EnvFactory: 実行可能環境合成とロバスト強化学習によるツール使用エージェントのスケーリング

要旨

エージェント強化学習（Agentic RL）を介してLLMにツール使用能力を付与することは、スケーラブルで堅牢な実行環境の欠如と、暗黙的な人間の推論を捉えた現実的なトレーニングデータの不足という二つの課題によってボトルネックとなっている。既存のアプローチは、高コストな実世界API、幻覚を起こしやすいLLMシミュレータ、あるいは多くの場合単一ターンであるか事前収集された文書に依存する合成環境に依存している。さらに、合成軌道はしばしば過剰に指定されており、自然な人間の意図ではなく命令シーケンスに類似しているため、RLトレーニングにおける有効性が低下している。我々は、両方の課題に対処する完全自動化フレームワークであるEnvFactoryを紹介する。EnvFactoryは、信頼できるリソースからステートフルで実行可能なツール環境を自律的に探索・検証し、トポロジーを考慮したサンプリングと調整されたリファインメントを通じて自然なマルチターン軌道を合成し、暗黙的な意図を持つ接地されたクエリを生成する。わずか7ドメインにわたる85の検証済み環境のみを使用して、EnvFactoryは2,575のSFTおよびRL軌道を生成する。先行研究（多くの場合5倍以上の環境を使用）に比べて著しく少ない環境を使用しているにもかかわらず、EnvFactoryは優れたトレーニング効率と下流性能を達成し、BFCLv3で最大+15%、MCP-Atlasで+8.6%、τ^2-BenchやVitaBenchを含む会話ベンチマークで+6%の改善をQwen3シリーズモデルにもたらしている。環境構築と軌道合成の両方を完全に自動化することにより、EnvFactoryはエージェント強化学習のためのスケーラブルで拡張可能かつ堅牢な基盤を提供する。

English

Equipping LLMs with tool-use capabilities via Agentic Reinforcement Learning (Agentic RL) is bottlenecked by two challenges: the lack of scalable, robust execution environments and the scarcity of realistic training data that captures implicit human reasoning. Existing approaches depend on costly real-world APIs, hallucination-prone LLM simulators, or synthetic environments that are often single-turn or depend on pre-collected documents. Moreover, synthetic trajectories are frequently over-specified, resembling instruction sequences rather than natural human intents, reducing their effectiveness for RL training. We introduce EnvFactory, a fully automated framework that addresses both challenges.
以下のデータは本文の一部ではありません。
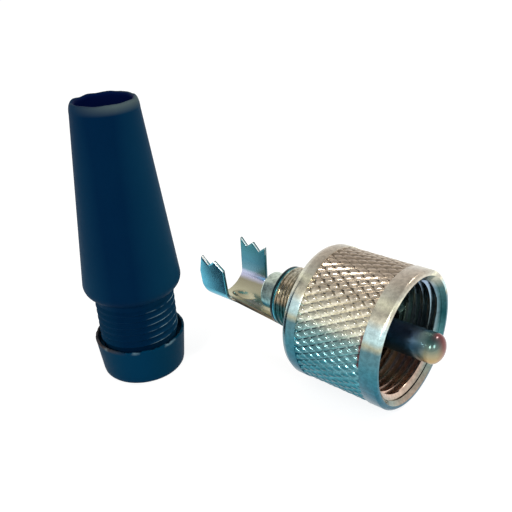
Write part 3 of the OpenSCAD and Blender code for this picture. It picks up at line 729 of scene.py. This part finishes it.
def buildClamp(sheetMaterial, cutMaterial):
    s = clampSettings
    half = s["sheet"] / 2
    baseZ = axisZ - s["stripDrop"] - half
    width = s["earWidth"]
    pitch = width / 2
    fall, depth = s["tipFall"], s["notchDepth"]
    troughLength = s["troughRadius"] * math.asin(s["troughHalf"] / s["troughRadius"])
    bendLength = s["bendRadius"] * (math.radians(90) - troughLength / s["troughRadius"])
    reach = bendLength + s["earHeight"]
    # Tips and notches: share of the ear's width from its rear, and drop below the first tip
    farTop = [(0, 0), (0.25, depth + fall / 2), (0.5, fall), (0.75, depth + fall * 1.5), (1, fall * 2)]
    front = width - s["nearBack"]
    nearWidth = front + s["nearTeethBack"]
    nearTop = [(0, 0), ((pitch / 2) / nearWidth, depth + fall / 2), (pitch / nearWidth, fall),
               (1, depth + fall * 1.5)]
    # The near ear's rear and front edges, as heights above the trough's edge and places from the rear
    nearRear = [(-0.7, 0), (s["nearBack"], -s["nearBack"]), (s["rearTurnIn"], -s["nearBack"]),
                (reach, -s["nearTeethBack"])]

    def nearFront(height):
        corner = s["cornerRadius"]
        if height <= 0:
            return width
        if height >= corner:
            return front
        return front + corner - math.sqrt(corner ** 2 - (corner - height) ** 2)

    # Distances along the sheet from the trough's bottom, out to the top of an ear
    steps = ([troughLength * k / s["arcSteps"] for k in range(1, s["arcSteps"] + 1)]
             + [troughLength + bendLength * k / s["bendSteps"] for k in range(1, s["bendSteps"] + 1)]
             + [troughLength + bendLength + s["earHeight"] * k / s["riseSteps"]
                for k in range(1, s["riseSteps"] + 1)])
    line = [-d for d in steps[::-1]] + [0] + steps
    columns = s["columns"]
    bm = bmesh.new()
    bmesh.ops.create_grid(bm, x_segments=columns, y_segments=len(line) - 1, size=0.5)
    stripEdge = []
    for vert in bm.verts:
        column = round((vert.co.x + 0.5) * columns)
        row = round((vert.co.y + 0.5) * (len(line) - 1))
        share, distance = column / columns, line[row]
        height = abs(distance) - troughLength
        near = distance < 0
        rear = curveThrough(nearRear, height) if near and height > -0.7 else 0
        ahead = nearFront(height) if near else width
        trim = curveThrough(nearTop if near else farTop, share)
        upper = max(0, height / reach)
        distanceAlong = abs(distance) - trim * upper ** 2
        out, up = sheetPoint(s, distanceAlong, s["nearLean"] if near else s["farLean"])
        x = mouthX - s["earFront"] - width + rear + (ahead - rear) * share
        vert.co = (x, axisY + (-out if near else out), baseZ + up)
        if column == columns and height < 0.001:
            stripEdge.append(vert)
    # The strip goes on from the trough alone, down to the eyelet
    stripSet = set(stripEdge)
    edges = [e for e in bm.edges if e.verts[0] in stripSet and e.verts[1] in stripSet]
    run = s["earFront"] - s["eyeletFront"] - half
    drop = s["stripFrontDrop"] - s["stripDrop"]
    for k in range(s["stripSteps"]):
        made = bmesh.ops.extrude_edge_only(bm, edges=edges)["geom"]
        verts = {v for v in made if isinstance(v, bmesh.types.BMVert)}
        edges = [e for e in made if isinstance(e, bmesh.types.BMEdge)
                 and e.verts[0] in verts and e.verts[1] in verts]
        bmesh.ops.translate(bm, vec=(run / s["stripSteps"], 0, -drop / s["stripSteps"]), verts=list(verts))
    # Pressed dimple
    middle = mouthX - s["earFront"] - s["dimpleLength"] / 2 + 0.2
    for vert in bm.verts:
        away = math.hypot((vert.co.x - middle) / (s["dimpleLength"] / 2),
                          (vert.co.y - axisY) / (s["dimpleWidth"] / 2))
        if away < 1 and vert.co.z < baseZ + 0.6:
            vert.co.z -= s["dimpleDepth"] * (1 - away ** 2) ** 0.7
    # Eyelet
    ringVerts = bmesh.ops.create_circle(bm, cap_ends=False, radius=s["eyeletRadius"] - 0.02,
                                        segments=96)["verts"]
    bmesh.ops.rotate(bm, verts=ringVerts, cent=(0, 0, 0), matrix=Matrix.Rotation(math.radians(90), 3, "Y"))
    bmesh.ops.translate(bm, verts=ringVerts, vec=(mouthX - s["eyeletFront"] - half, axisY, axisZ))
    ringEdges = list({e for v in ringVerts for e in v.link_edges})
    made = bmesh.ops.extrude_edge_only(bm, edges=ringEdges)["geom"]
    for vert in [v for v in made if isinstance(v, bmesh.types.BMVert)]:
        out = Vector((0, vert.co.y - axisY, vert.co.z - axisZ)).normalized()
        vert.co = Vector((vert.co.x, axisY, axisZ)) + out * s["holeRadius"]
    piece = finished(bm, "cableClamp", "cable_clamp", "plug", [sheetMaterial, cutMaterial], 40)
    wall = piece.modifiers.new("sheet", "SOLIDIFY")
    wall.thickness = s["sheet"] * millimetre
    wall.offset = 0
    wall.use_even_offset = True
    wall.material_offset_rim = 1
    return piece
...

EnvFactory autonomously explores and verifies stateful, executable tool environments from authentic resources, and synthesizes natural multi-turn trajectories through topology-aware sampling and calibrated refinement, producing grounded queries with implicit intents. Using only 85 verified environments across 7 domains, EnvFactory generates 2,575 SFT and RL trajectories. Despite using significantly fewer environments than prior work, which are often 5 times more, EnvFactory achieves superior training efficiency and downstream performance, improving Qwen3-series models by up to +15% on BFCLv3, +8.6% on MCP-Atlas, and +6% on conversational benchmarks including τ^2-Bench and VitaBench. By fully automating both environment construction and trajectory synthesis, EnvFactory provides a scalable, extensible, and robust foundation for Agentic RL.